If anything, the situation is worse than those statistics suggest, because 50 million more Americans cannot read or comprehend above an eighth-grade level. To appreciate what that means: you need ninth-grade comprehension to understand the instructions for an antidote on an ordinary can of cockroach poison in your kitchen, 10th grade to follow a federal income-tax return, 12th-grade competence to read a life-insurance form. All told, a staggering percentage of America's adults are, in effect, unequipped for life in a modern society.

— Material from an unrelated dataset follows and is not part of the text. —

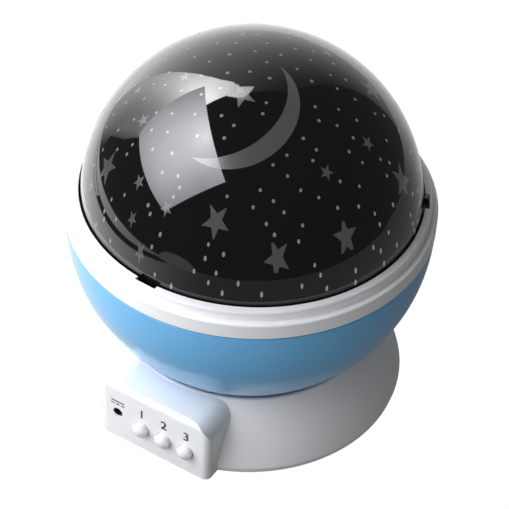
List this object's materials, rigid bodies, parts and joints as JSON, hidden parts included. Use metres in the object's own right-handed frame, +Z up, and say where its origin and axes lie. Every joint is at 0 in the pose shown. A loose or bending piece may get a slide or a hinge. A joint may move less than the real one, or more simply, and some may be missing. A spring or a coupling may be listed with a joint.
{
  "type": "star night light projector",
  "caption": "Rotating night light: a black dome with star windows in a white locking ring on a blue bowl that turns on a white pedestal with push buttons.",
  "frame": {"origin": "on the axis of the turning head, on the surface that the rubber feet stand on", "axes": "+Z up along the axis the head turns about; the buttons and the power socket face -Y; +X to the right as seen facing the buttons"},
  "size_m": [0.125, 0.125, 0.1341],
  "materials": {
    "white_abs": "glossy white ABS",
    "blue_abs": "glossy sky-blue ABS",
    "dome_black": "clear polycarbonate over the black mask",
    "mask_black": "matte black",
    "black_rubber": "black silicone",
    "grey_rubber": "dark grey rubber",
    "white_button": "glossy white",
    "black_plastic": "moulded black",
    "white_pom": "natural POM",
    "board_green": "green solder mask",
    "board_white": "white solder mask",
    "capacitor_blue": "printed sleeve",
    "wire_red": "red PVC",
    "screw_steel": "zinc-plated",
    "motor_steel": "plain drawn steel",
    "contact_nickel": "nickel-plated",
    "led_white": "clear epoxy over phosphor",
    "led_red": "tinted epoxy",
    "led_green": "tinted epoxy",
    "led_blue": "tinted epoxy"
  },
  "bodies": {
    "base": {"base_shell": "white_abs", "bottom_cover": "white_abs", "rubber_feet": "grey_rubber", "case_screws": "screw_steel", "contact_springs": "contact_nickel", "contact_plates": "contact_nickel", "control_board": "board_green", "tact_switches": "black_plastic", "control_chip": "black_plastic", "capacitor": "capacitor_blue", "dc_jack": "black_plastic", "dc_jack_pin": "contact_nickel", "gearbox": "white_pom", "motor_can": "motor_steel", "motor_screws": "screw_steel", "thrust_washer": "white_pom", "post": "white_abs", "post_screws": "screw_steel", "led_wires": "wire_red", "led_holder": "white_abs", "led_board": "board_white", "led_white": "led_white", "led_red": "led_red", "led_green": "led_green", "led_blue": "led_blue"},
    "head": {"bowl": "blue_abs", "rim_ring": "white_abs", "ring_gear": "white_pom", "gear_screws": "screw_steel", "lamp_plate": "white_abs", "plate_screws": "screw_steel"},
    "dome_seat": {"dome_gasket": "black_rubber"},
    "dome": {"dome_shell": "dome_black", "star_mask": "mask_black"},
    "pinion": {"drive_pinion": "white_pom", "motor_shaft": "motor_steel"},
    "button_a": {"button_1": "white_button", "switch_stem_1": "black_plastic"},
    "button_b": {"button_2": "white_button", "switch_stem_2": "black_plastic"},
    "button_c": {"button_3": "white_button", "switch_stem_3": "black_plastic"},
    "door": {"battery_door": "white_abs", "door_screw": "screw_steel"}
  },
  "joints": [
    {"name": "head_turn", "type": "hinge", "parent": "base", "child": "head", "pos_m": [0, 0, 0.0242], "axis": [0, 0, 1], "continuous": true},
    {"name": "pinion_turn", "type": "hinge", "parent": "base", "child": "pinion", "pos_m": [0.035, 0, 0.0178], "axis": [0, 0, 1], "continuous": true},
    {"name": "dome_turn", "type": "hinge", "parent": "head", "child": "dome_seat", "pos_m": [0, 0, 0.0733], "axis": [0, 0, -1], "range_deg": [0, 18]},
    {"name": "dome_lift", "type": "slide", "parent": "dome_seat", "child": "dome", "axis": [0, 0, 1], "range_m": [0, 0.07]},
    {"name": "button_1_press", "type": "slide", "parent": "base", "child": "button_a", "axis": [0, 1, 0], "range_m": [0, 0.0006], "stiffness_N_per_m": 3000},
    {"name": "button_2_press", "type": "slide", "parent": "base", "child": "button_b", "axis": [0, 1, 0], "range_m": [0, 0.0006], "stiffness_N_per_m": 3000},
    {"name": "button_3_press", "type": "slide", "parent": "base", "child": "button_c", "axis": [0, 1, 0], "range_m": [0, 0.0006], "stiffness_N_per_m": 3000},
    {"name": "battery_door", "type": "hinge", "parent": "base", "child": "door", "pos_m": [0, 0.0224, 0.0015], "axis": [1, 0, 0], "range_deg": [0, 85]}
  ],
  "couplings": [
    {"joint": "pinion_turn", "follows": "head_turn", "ratio": -4}
  ]
}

It's startling enough for foreigners to realize there is such a thing as American illiteracy. More poignant is that, unlike in the developing world, where illiteracy is predominantly a rural problem, in the United States it occurs overwhelmingly in the inner cities, with a heavy concentration among the poor and those dependent on welfare. I was in Detroit to address a conference on the crisis in America's cities, and I had stepped out onto the street to get some fresh air and use my cell phone. In the young man in front of me I saw the problem firsthand. Nearly half of Detroit's citizens between the ages of 16 and 60, I was told, are jobless and not seeking work. Why? It's a fair guess that most of them do not have the required literacy skills to apply for available jobs, or even to be trained for them.

Kevin, an outspoken civic worker I met, told me that illiteracy and unemployment go hand in hand: 70 percent of functionally illiterate adults have no job or only a part-time job. Those who are employed have it tough. Illiterate adults work an average of 19 weeks a year, compared with 44 weeks a year for literates. Workers without a high-school degree earn four times less than those with a college degree. And they often can't cope at work. Business losses attributable to literacy deficiencies cost the United States tens of billions of dollars every year in low productivity, industrial accidents, lawsuits and poor product quality.